Benedictines. The monastic order of St Benedict of Nursia (c.480–c.550) had its origins at Monte Cassino, south of Rome, where c.540 Benedict drew up a rule, drawing heavily on antecedent Rules, such as those of St Augustine of Hippo and Caesarius of Arles. This concise codification, detailing the practice of communal spiritual and contemplative life, remained one of several monastic rules in western Europe but gradually, partly through the unifying influence of the Carolingian empire, became dominant, until challenged by the rule of St Augustine in the 11th cent. Apart from its structured articulation of the monastic life, one of its chief strengths was its adaptability, and many interpretations were introduced, often in an effort to enforce greater asceticism and discipline, of which amongst the most influential were those of Benedict of Aniane (c.750–821) in the Carolingian empire, Cluny, founded in Burgundy in 909, and Cîteaux, also in Burgundy (1098).

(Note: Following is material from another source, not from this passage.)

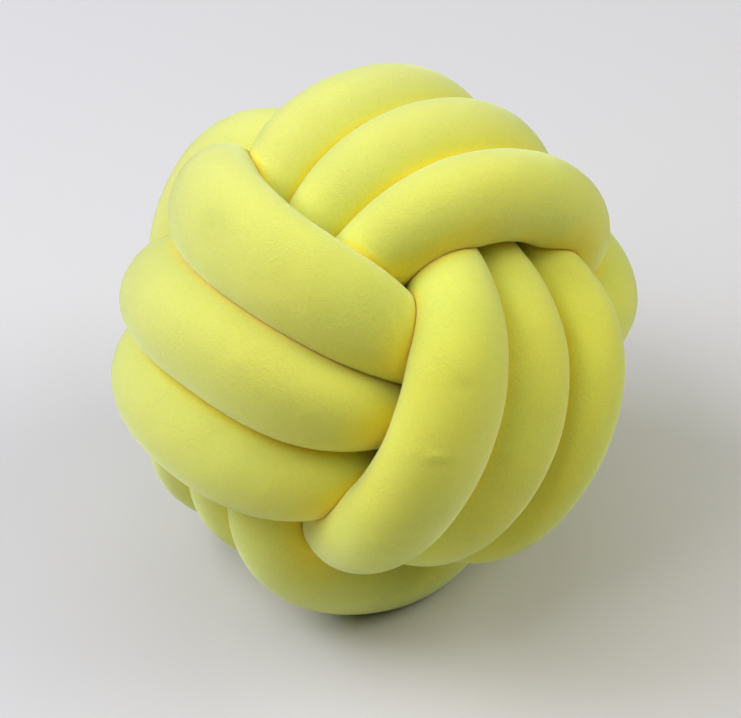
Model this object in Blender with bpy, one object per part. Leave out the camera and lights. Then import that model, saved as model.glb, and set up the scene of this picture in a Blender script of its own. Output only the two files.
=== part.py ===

The first Benedictine abbeys in England were probably those founded by Wilfrid of York at Ripon and Hexham at the end of the 7th cent. Thereafter the order spread rapidly in England, and soon supplanted communities of Celtic and other observance, though these survived for many years in Celtic Britain. Important abbeys were established in the north, e.g. at Jarrow-Monkwearmouth; in the south-east, especially at Canterbury, where the existing monasteries of Christ Church and St Augustine's were reformed on Benedictine lines; in the south-west, e.g. at Glastonbury and Malmesbury. With the rise of the kingdom of Mercia further notable foundations were made in the midlands, especially in the Severn valley, while others emerged in the fenlands, such as Peterborough. The Viking raids of the 9th cent. severely affected most Benedictine houses, some of which were totally destroyed; others were refounded, and some new ones founded in the mid-10th cent. under the influence of Æthelwold, bishop of Winchester, Archbishop Dunstan of Canterbury, and Wulfstan, bishop of Worcester, all themselves monks. Though the extent of this monastic reform has been questioned there remains little doubt that there was a considerable revitalization of the monastic movement. Following the Norman Conquest some abbeys lost land, but most soon recovered under new, Norman abbots, and attracted widespread patronage, as did St Albans and Westminster, and new abbeys were founded, such as Chester, St Mary's York, Durham, and Selby. There was also an increase in the number of Benedictine nunneries, though the most prestigious were Anglo-Saxon foundations like Shaftesbury or Wilton. Though later challenged by the emerging universities the following two centuries perhaps marked the high point of Benedictine cultural, artistic, and scholarly influence, at centres such as Winchester, Bury St Edmunds, and St Albans.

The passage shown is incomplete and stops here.